De hecho, el vendaje de los pies de mi abuela tuvo lugar en la época en que dicha costumbre desapareció para siempre. Cuando nació su hermana, en 1917, la práctica había sido prácticamente abandonada, por lo que ésta pudo escapar al tormento.
No obstante, durante la adolescencia de mi abuela, la actitud imperante en pequeñas poblaciones como Yixian continuaba favoreciendo la idea de que unos pies vendados eran fundamentales para lograr un buen matrimonio. Pero ello no era más que el comienzo. Los planes de su padre consistían en educarla ya como una perfecta dama, ya como una cortesana de lujo. Despreciando la tradición de la época -según la cual el analfabetismo era una muestra de virtud en las mujeres de clase inferior- la envió a un colegio femenino que había sido creado en el pueblo en el año 1905. Asimismo, hubo de aprender a jugar al ajedrez chino, al mah-jongg y al go. Estudió dibujo y bordado. Su diseño favorito era el de los patos mandarines (que simbolizaban el amor debido a que siempre nadaban en parejas), y solía bordarlos en los diminutos zapatos que ella misma se fabricaba. Para rematar su lista de habilidades, se contrató a un tutor que la enseñó a tocar el qin, un instrumento musical similar a la cítara.

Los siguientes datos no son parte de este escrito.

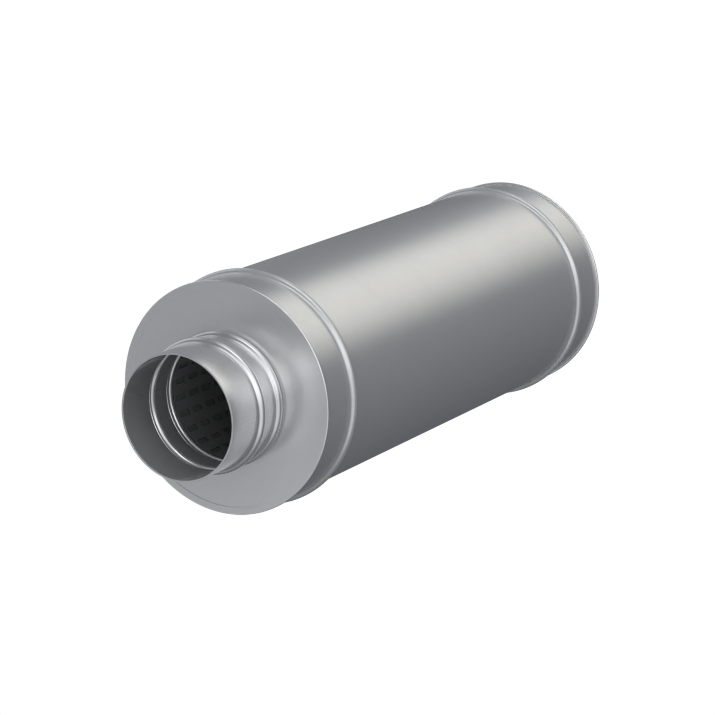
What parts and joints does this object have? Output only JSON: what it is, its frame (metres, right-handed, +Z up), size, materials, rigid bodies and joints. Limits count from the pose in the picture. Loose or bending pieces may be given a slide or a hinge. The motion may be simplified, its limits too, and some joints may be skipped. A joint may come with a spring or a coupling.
{
  "type": "duct sound attenuator",
  "caption": "Round duct silencer: beaded sheet-steel casing lined with wool round a slotted tube, with a beaded spigot at each end.",
  "frame": {"origin": "on the duct axis, half way between the two mouths", "axes": "+X along the duct axis from the front mouth to the rear mouth, +Z up as the silencer hangs level in a duct run"},
  "size_m": [0.766, 0.2345, 0.2346],
  "materials": {
    "casing_sheet": "bright galvanised sheet, satin",
    "plate_sheet": "bright galvanised sheet, satin",
    "spigot_sheet": "bright galvanised sheet, satin",
    "dark_tube": "matt dark coating",
    "black_fleece": "matt glass fleece",
    "mineral_wool": "matt mineral wool"
  },
  "bodies": {
    "root": {"outer_casing": "casing_sheet", "front_end_plate": "plate_sheet", "rear_end_plate": "plate_sheet", "front_spigot": "spigot_sheet", "rear_spigot": "spigot_sheet", "slotted_tube": "dark_tube", "glass_fleece": "black_fleece", "inner_wool_mat": "mineral_wool", "outer_wool_mat": "mineral_wool"}
  },
  "joints": []
}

Mi abuela estaba considerada como la belleza de la ciudad. Sus habitantes afirmaban que destacaba «como una grulla entre las gallinas». En 1924, cumplió quince años y su padre comenzó a inquietarse, temiendo que estuviera comenzando a agotarse el plazo para capitalizar su única riqueza real y, con él, su única oportunidad de disfrutar de una vida regalada. Aquel mismo año, acudió a visitarles el general Xue Zhi-heng, inspector general de la policía metropolitana del Gobierno militar de Pekín.
Xue Zhi-heng había nacido en 1876 en el condado de Lulong, situado a unos ciento sesenta kilómetros al este de Pekín y justamente al sur de la Gran Muralla, allí donde las vastas llanuras del norte de China se funden con las montañas. Era el mayor de cuatro hermanos, hijos de un maestro rural.